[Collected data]

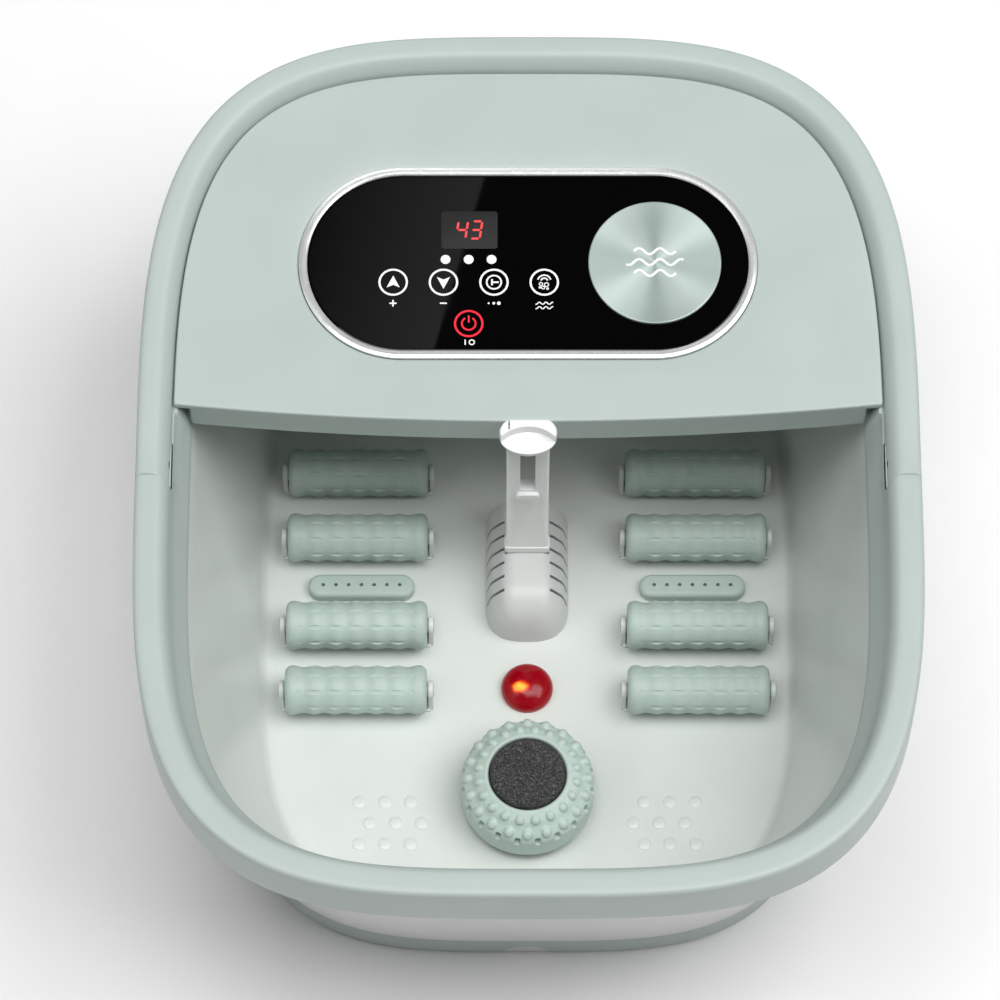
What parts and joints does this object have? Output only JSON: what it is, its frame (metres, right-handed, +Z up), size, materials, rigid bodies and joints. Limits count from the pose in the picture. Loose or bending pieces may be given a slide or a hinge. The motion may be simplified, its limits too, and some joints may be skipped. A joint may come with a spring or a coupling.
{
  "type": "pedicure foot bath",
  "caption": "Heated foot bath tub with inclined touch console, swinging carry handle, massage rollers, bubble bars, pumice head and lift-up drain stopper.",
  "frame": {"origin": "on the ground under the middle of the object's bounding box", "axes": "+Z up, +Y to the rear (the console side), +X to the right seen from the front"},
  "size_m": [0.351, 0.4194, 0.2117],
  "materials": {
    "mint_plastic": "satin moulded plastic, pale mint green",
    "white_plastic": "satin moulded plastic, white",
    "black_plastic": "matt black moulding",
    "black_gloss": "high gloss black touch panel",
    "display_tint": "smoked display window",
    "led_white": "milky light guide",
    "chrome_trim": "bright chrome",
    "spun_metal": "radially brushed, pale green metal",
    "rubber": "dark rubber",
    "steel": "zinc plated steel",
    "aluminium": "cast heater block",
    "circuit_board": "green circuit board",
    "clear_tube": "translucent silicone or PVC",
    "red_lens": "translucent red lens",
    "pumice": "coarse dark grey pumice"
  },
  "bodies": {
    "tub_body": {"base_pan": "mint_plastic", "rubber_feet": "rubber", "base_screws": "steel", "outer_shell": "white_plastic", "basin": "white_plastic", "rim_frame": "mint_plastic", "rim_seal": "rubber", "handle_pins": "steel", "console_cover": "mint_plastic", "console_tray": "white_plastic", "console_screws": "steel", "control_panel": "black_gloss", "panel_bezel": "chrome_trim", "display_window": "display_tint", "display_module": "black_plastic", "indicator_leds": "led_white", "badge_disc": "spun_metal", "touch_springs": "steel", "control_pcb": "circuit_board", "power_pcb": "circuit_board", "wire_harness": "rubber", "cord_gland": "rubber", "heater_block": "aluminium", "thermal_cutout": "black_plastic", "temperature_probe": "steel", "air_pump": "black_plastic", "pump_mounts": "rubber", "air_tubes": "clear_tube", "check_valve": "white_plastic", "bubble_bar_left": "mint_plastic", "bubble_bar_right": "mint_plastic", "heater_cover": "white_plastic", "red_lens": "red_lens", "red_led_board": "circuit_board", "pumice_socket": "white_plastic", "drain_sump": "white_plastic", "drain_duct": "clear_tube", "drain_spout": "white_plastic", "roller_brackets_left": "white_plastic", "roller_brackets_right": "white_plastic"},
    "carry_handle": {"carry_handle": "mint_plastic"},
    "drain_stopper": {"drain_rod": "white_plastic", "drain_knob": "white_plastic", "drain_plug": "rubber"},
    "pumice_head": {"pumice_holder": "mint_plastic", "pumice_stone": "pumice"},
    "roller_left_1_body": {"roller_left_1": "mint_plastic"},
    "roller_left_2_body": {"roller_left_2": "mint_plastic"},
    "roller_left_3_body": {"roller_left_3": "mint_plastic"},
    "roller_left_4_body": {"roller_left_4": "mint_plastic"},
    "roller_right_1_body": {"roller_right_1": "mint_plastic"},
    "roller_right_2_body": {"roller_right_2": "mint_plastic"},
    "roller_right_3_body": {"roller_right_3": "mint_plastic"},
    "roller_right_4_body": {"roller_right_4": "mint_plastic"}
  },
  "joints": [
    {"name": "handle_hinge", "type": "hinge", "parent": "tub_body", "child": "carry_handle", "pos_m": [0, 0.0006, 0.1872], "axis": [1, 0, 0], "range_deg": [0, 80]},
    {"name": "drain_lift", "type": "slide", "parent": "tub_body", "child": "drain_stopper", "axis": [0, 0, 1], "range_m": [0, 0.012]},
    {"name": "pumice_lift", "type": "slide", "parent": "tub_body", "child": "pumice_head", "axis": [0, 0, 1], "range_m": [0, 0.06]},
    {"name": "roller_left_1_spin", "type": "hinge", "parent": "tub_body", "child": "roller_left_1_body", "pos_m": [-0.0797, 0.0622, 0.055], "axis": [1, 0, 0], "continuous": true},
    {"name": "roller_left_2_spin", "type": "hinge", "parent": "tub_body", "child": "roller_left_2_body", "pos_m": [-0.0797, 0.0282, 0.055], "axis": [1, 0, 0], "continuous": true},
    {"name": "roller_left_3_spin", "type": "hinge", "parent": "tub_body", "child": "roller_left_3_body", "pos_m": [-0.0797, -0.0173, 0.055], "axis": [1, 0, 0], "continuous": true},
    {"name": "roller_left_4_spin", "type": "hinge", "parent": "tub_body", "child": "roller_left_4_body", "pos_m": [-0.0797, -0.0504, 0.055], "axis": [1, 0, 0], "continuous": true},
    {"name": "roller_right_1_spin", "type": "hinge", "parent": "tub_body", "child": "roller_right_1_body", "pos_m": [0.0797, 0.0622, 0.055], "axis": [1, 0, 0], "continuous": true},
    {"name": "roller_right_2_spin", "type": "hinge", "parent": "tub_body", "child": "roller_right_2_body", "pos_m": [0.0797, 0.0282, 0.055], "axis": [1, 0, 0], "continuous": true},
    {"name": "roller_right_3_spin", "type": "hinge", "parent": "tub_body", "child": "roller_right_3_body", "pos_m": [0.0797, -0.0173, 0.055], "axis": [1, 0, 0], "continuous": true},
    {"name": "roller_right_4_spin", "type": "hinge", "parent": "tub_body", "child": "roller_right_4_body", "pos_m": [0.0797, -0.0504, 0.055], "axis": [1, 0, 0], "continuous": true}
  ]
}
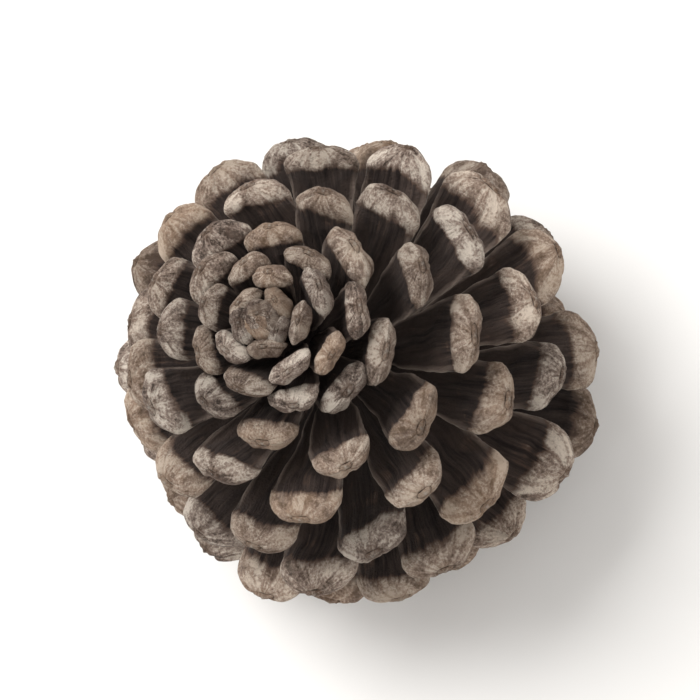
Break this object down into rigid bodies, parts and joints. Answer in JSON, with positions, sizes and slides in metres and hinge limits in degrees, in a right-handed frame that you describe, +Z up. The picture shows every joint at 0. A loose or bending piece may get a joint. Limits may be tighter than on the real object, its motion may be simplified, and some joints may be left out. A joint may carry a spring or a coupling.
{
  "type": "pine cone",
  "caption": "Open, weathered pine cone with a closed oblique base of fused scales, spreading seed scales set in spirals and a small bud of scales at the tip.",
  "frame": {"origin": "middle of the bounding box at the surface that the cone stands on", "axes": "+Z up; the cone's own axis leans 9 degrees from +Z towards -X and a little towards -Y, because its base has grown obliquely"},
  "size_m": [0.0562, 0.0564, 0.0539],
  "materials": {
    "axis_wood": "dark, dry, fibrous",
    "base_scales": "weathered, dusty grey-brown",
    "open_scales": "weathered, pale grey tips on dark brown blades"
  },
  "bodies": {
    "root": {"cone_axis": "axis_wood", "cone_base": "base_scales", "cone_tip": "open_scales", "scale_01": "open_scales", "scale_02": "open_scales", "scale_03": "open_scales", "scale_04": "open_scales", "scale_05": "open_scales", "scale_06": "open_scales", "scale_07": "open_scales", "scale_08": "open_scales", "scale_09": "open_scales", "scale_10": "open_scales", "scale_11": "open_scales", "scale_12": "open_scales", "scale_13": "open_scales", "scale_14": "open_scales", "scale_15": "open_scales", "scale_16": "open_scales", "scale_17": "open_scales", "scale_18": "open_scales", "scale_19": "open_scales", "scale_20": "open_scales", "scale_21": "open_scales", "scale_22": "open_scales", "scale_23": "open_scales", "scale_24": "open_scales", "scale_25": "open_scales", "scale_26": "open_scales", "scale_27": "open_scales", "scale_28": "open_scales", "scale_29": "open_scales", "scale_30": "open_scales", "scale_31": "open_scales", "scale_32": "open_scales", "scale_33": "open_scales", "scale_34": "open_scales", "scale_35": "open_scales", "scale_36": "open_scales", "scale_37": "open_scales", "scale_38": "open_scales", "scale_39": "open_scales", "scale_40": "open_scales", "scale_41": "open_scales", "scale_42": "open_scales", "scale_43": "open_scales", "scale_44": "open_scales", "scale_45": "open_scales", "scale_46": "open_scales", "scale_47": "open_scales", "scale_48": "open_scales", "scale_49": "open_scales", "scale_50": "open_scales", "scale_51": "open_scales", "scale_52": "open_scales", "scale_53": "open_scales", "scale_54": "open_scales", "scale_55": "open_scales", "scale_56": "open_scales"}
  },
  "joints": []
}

== What needs to be done ==
Check each line of the entries above, and show every one holding the word "this".

== Worked answer ==
What parts and joints does this object have? Output only JSON: what it is, its frame (metres, right-handed, +Z up), size, materials, rigid bodies and joints. Limits count from the pose in the picture. Loose or bending pieces may be given a slide or a hinge. The motion may be simplified, its limits too, and some joints may be skipped. A joint may come with a spring or a coupling.
Break this object down into rigid bodies, parts and joints. Answer in JSON, with positions, sizes and slides in metres and hinge limits in degrees, in a right-handed frame that you describe, +Z up. The picture shows every joint at 0. A loose or bending piece may get a joint. Limits may be tighter than on the real object, its motion may be simplified, and some joints may be left out. A joint may carry a spring or a coupling.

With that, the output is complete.